Will enrich the source document with a new JSON object representing the XML data.
Maintains a checksum to prevent the overhead of conversion if the property
is unchanged.
Input Data/Mutation
Output Data/Mutation
javascript// To run configure the settings for this Function, convertAdvXMLtoJSON, as follows:
// Version 7.0+
// "Listen to Location"
// bulk.data.source
// "Eventing Storage"
// rr100.eventing.metadata
// Binding(s)
// 1. "binding type", "alias name...", "bucket.scope.collection", "Access"
// "bucket alias", "src_col", "bulk.data.source", "read and write"
// Version 6.X
// "Source Bucket"
// source
// "MetaData Bucket"
// metadata
// Binding(s)
// 1. "binding type", "alias name...", "bucket", "Access"
// "bucket alias", "src_col", "source", "read and write"
// ===============================================================
function customParseFixups(key,tmp) {
// typically we would test the key for a name where we want to transform the value
// Example 1:
// if (key === "resultStr") {
// // makes an array of strings
// // var data_array = tmp.trim().split(' ');
// return data_array;
// }
// Example 2:
// if (key === "resultNumStr") {
// // makes an array of numbers
// // var data_array = tmp.trim().split(' ').map(str => Number(str));
// return data_array;
// }
// Do nothing this is a NOOP
return tmp;
// ===============================================================
function OnUpdate(doc, meta) {
// filter out non XML
if (!meta.id.startsWith("advxml:")) return;
// The KEY started with "advxml" try to process it
// ===========================================================
// *** Do other work required here on non .in_xml changes ***
// ===========================================================
// let's see if we need to re-create our json representation.
var xmlchksum = crc64(doc.in_xml);
// ===========================================================
// Don't reprocess if the doc.in_xml has not changed this could be
// a big performance win if the doc has other fields that mutate.
// We do this via a checksum of the .in_xml property.
if (doc.xmlchksum && doc.xmlchksum === xmlchksum) return;
// Either this is the first pass, or the .in_xml property changed.

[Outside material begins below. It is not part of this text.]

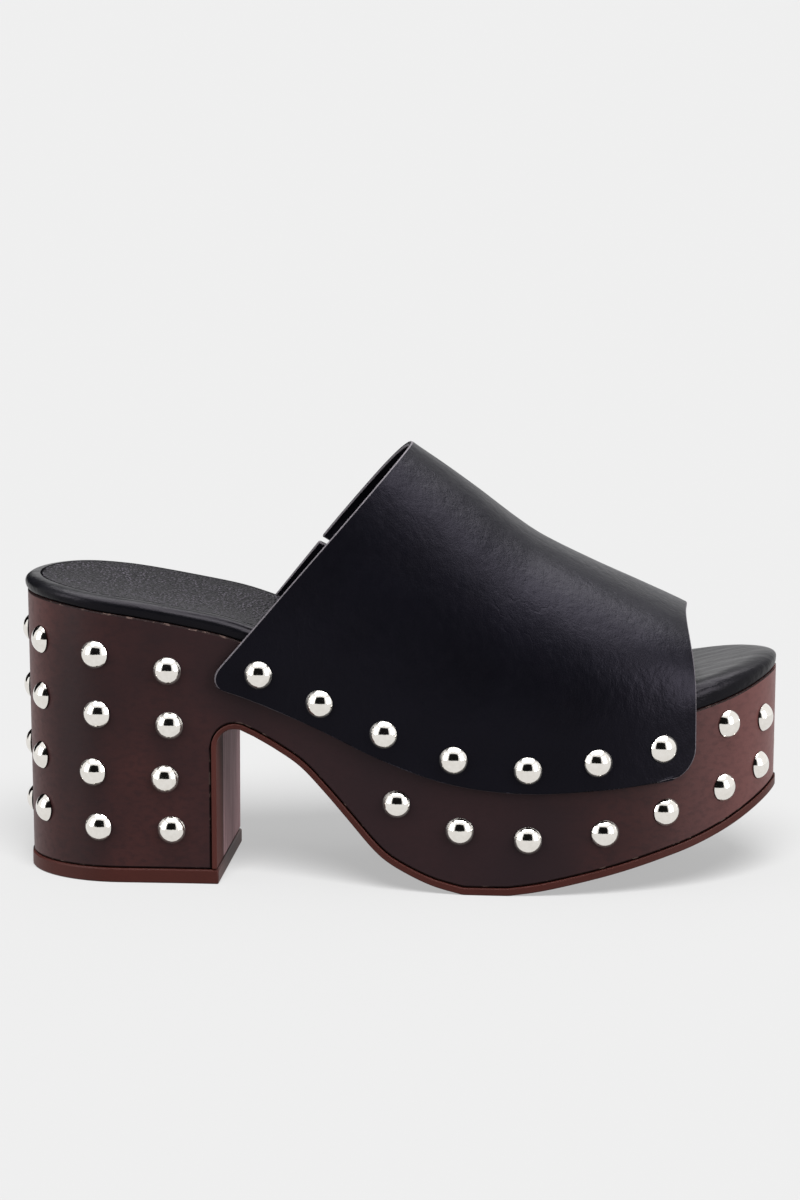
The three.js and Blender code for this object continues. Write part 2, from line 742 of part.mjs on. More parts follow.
heelColumnFeet.forEach((foot, column) => {
  const distance = heelStudShift + (column - 3) * heelStudPitch;
  const side = distance < 0 ? lateral : medial;
  const top = platformTop(xFromHeelBack(Math.abs(distance))) - heelStudTopDrop;
  heelStudSlips[Math.min(column, heelColumnFeet.length - 1 - column)].forEach(({ ahead, down }, row) => {
    const x = xFromHeelBack(Math.abs(distance) + ahead);
    const z = lerp(top, foot, row / (heelStudRows - 1)) - down;
    addStud(`stud_heel_${column + 1}_${row + 1}`, side, x, z, 0);
  });
});

const sideNames = { [lateral]: 'lateral', [medial]: 'medial' };
[lateral, medial].forEach((side) => lapStuds.forEach(({ at, drop }, i) => {
  const x = stationX(at);
  const seat = clearance + upperThickness;
  addStud(`stud_lap_${sideNames[side]}_${i + 1}`, side, x, platformTop(x) - drop, seat);
}));

toeStuds.forEach((stud) => {
  const side = stud.along < 0 ? lateral : medial;
  const x = xFromToeTip(side, Math.abs(stud.along));
  addStud(`stud_toe_${stud.name}`, side, x, platformTop(x) - stud.drop, 0);
});

lowerStuds.forEach((stud, i) => {
  const x = stationX(stud.at);
  addStud(`stud_lower_lateral_${i + 1}`, lateral, x, platformTop(x) - stud.drop, 0);
});

export default shoe;
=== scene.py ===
import math

import bmesh
import bpy
import numpy as np
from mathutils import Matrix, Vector


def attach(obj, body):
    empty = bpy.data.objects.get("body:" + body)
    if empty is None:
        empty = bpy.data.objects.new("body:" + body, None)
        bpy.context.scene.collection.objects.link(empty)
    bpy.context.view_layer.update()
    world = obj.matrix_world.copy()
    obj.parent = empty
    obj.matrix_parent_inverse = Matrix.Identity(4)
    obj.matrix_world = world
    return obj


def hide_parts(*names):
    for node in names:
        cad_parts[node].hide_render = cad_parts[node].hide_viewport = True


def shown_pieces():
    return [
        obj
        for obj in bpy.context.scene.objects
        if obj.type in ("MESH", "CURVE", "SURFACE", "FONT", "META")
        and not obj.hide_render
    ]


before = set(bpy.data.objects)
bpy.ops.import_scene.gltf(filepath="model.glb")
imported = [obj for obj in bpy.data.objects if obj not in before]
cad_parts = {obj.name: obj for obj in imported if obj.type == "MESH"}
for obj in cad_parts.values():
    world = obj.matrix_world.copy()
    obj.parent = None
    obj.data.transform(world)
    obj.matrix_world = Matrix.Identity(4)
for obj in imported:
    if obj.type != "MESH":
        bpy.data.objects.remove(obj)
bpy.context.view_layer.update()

# Platform and heel.
# One light block, round at the heel and swept out to the ball of the foot, under a smooth
# cover that is stained a mottled dark brown. The breast of the heel is cut square.
# Sizes are in millimetres: +X to the toe, +Y to the medial side, +Z up, z = 0 the floor.
LENGTH, HEEL_RADIUS, BALL_WIDTH = 245.0, 33.3, 86.3
HEEL_HEIGHT, BALL_HEIGHT, TOE_SPRING = 92.0, 51.5, 28.0
WALL_DRAFT = 1.2          # how far the walls lean in from the heel's top to the floor
CLEARANCE = 0.3           # between pieces that are glued or nailed together
MM = 0.001                # in metres, which Blender works in
TOE_X = LENGTH - HEEL_RADIUS
TOE_TIP_Y = 0.139 * BALL_WIDTH
LATERAL, MEDIAL = -1, 1

# Each side's half width at the ball, the share of the length where its round toe starts, and how it widens
# on the way: rows of a share of the length and of the growth from the heel's half width to the ball's
SIDES = {
    LATERAL: (0.479 * BALL_WIDTH, 0.673, [
        (0.136, 0), (0.25, -0.04), (0.34, 0.05), (0.43, 0.46), (0.53, 0.85), (0.61, 0.99), (0.673, 1)]),
    MEDIAL: (0.521 * BALL_WIDTH, 0.796, [
        (0.136, 0), (0.25, -0.1), (0.34, -0.12), (0.43, 0.07), (0.53, 0.44), (0.63, 0.79), (0.72, 0.96),
        (0.796, 1)]),
}
# Side view, in rows of a share of the length and of a height: the top on its way from the heel's height to
# the ball's, the arch in the heel's height, and the rocker in the toe spring. Between these two it is flat.
TOP_LINE = [
    (-0.05, -0.015), (0.05, 0.025), (0.11, 0.07), (0.17, 0.122), (0.25, 0.21), (0.29, 0.27), (0.35, 0.4),
    (0.41, 0.545), (0.49, 0.76), (0.58, 0.935), (0.68, 1), (0.77, 0.955), (0.86, 0.865), (0.91, 0.8),
    (0.955, 0.72), (1, 0.605), (1.03, 0.52)]
ARCH_LINE = [
    (0.318, 0.535), (0.347, 0.492), (0.38, 0.434), (0.411, 0.351), (0.443, 0.255), (0.474, 0.16),
    (0.494, 0.112), (0.524, 0.066), (0.557, 0.028), (0.596, 0)]
ROCKER_LINE = [
    (0.657, 0), (0.694, 0.05), (0.739, 0.135), (0.8, 0.265), (0.857, 0.41), (0.902, 0.54),
    (0.951, 0.735), (1, 1), (1.03, 1.2)]
ARCH_START, ARCH_END, ROCKER_START = ARCH_LINE[0][0], ARCH_LINE[-1][0], ROCKER_LINE[0][0]


def station(at):
    """Distance ahead of the heel's centre, from a share of the shoe's length."""
    return at * LENGTH - HEEL_RADIUS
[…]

var jsonDoc = parseAdvXmlToJson(doc.in_xml);
log(meta.id,"1. INPUT xml doc.in_xml :", doc.in_xml);
log(meta.id,"2. CHECKSUM doc.in_xml :", xmlchksum);
log(meta.id,"3. OUTPUT doc.out_json :", jsonDoc);
doc.out_json = jsonDoc;
doc.xmlchksum = xmlchksum;
// ===========================================================
// enrich the source collection with .out_json and .xmlchksum
src_col[meta.id] = doc;
// 7.0.0 version uses String.matchAll eliminates the need to make our own MatchAll function call as parseXmlToJson(xml)
function parseAdvXmlToJson(xml, recurs) {
const json = {};
if (!recurs) {
// 1st call, Fix bad closures, Transform Example : '<tagName attrName="attrValue" >' becomes '<tagName attrName="attrValue" />'
xml = xml.replace(/\"\s*>/g, '" />');
// 1st call, Transform Example : '<tagName attrName="attrValue" />' becomes '<tagName><attrName>attrValue</attrName></tagName>'
xml = xml.replace(/<\s*([^\/><\s]+)\s+(\w[^<>]*)(\s*\/>)/gm, '<$1 $2></$1>');
for (const res of xml.matchAll(/(?:<([\w:]*)(?:\s[^>]*)*>)((?:(?!<\1).)*)(?:<\/\1>)|<([\w:]*)(?:\s*)*\/>/gm)) {
// find all sest of 1..N attributes if any
var attrs = {};
for (const res1 of res[0].matchAll(/<\s*(\w[^\/><\s]*)\s+(\w[^<]*[^=<]\s*[=]\s*[\'\"][^<]+[\'\"])\s*>([^<>]*)</gm)) {
attrs[res1[1]] = {};
if (res1[3] !== "") {
// illegal XML: <tag1 attr1="aval1">value1</tag1>
log('Illegal can not have bare "' + res1[3] + '" value if we have attr(s) input:', res1[0]);
return null;
} else {
for (const res2 of res1[2].matchAll(/(\w+[^=<>]*)\s*[=]\s*[\"]([^\"]+)[\"]|(\w+[^=<>]*)\s*[=]\s*[\']([^\']+)[\']/gm)) {
if (res2[1] !== "") attrs[res1[1]][res2[1]] = res2[2];
if (res2[3] !== "") attrs[res1[1]][res2[3]] = res2[4];
const key = res[1] || res[3];
var value = res[2] && parseAdvXmlToJson(res[2], true);
if (res[2] === "" && Object.keys(attrs).length > 0) {
value = {};
if (attrs[key]) {
for (const p in attrs[key]) {
if (attrs[key][p]) {
value[p] = attrs[key][p];
attrs = {};
var tmp = ((value && Object.keys(value).length) ? value : res[2]) || null;
if (Array.isArray(json[key]) == false) {
if (json[key]) {
// we have seen this key before change from object to an array of objects
var old = json[key];
json[key] = [];
} else {
// link to a custom function
tmp = customParseFixups(key,tmp);
json[key] = tmp;
} else {
return json;
// need this for 6.6.0 version
function* MatchAll(str, regExp) {
if (!regExp.global) {
throw new TypeError('Flag /g must be set!');
const localCopy = new RegExp(regExp, regExp.flags);
let match;
while (match = localCopy.exec(str)) {
yield match;
// 6.6.0 version no String.matchAll need our own MatchAll function, call as parseXmlToJson(xml)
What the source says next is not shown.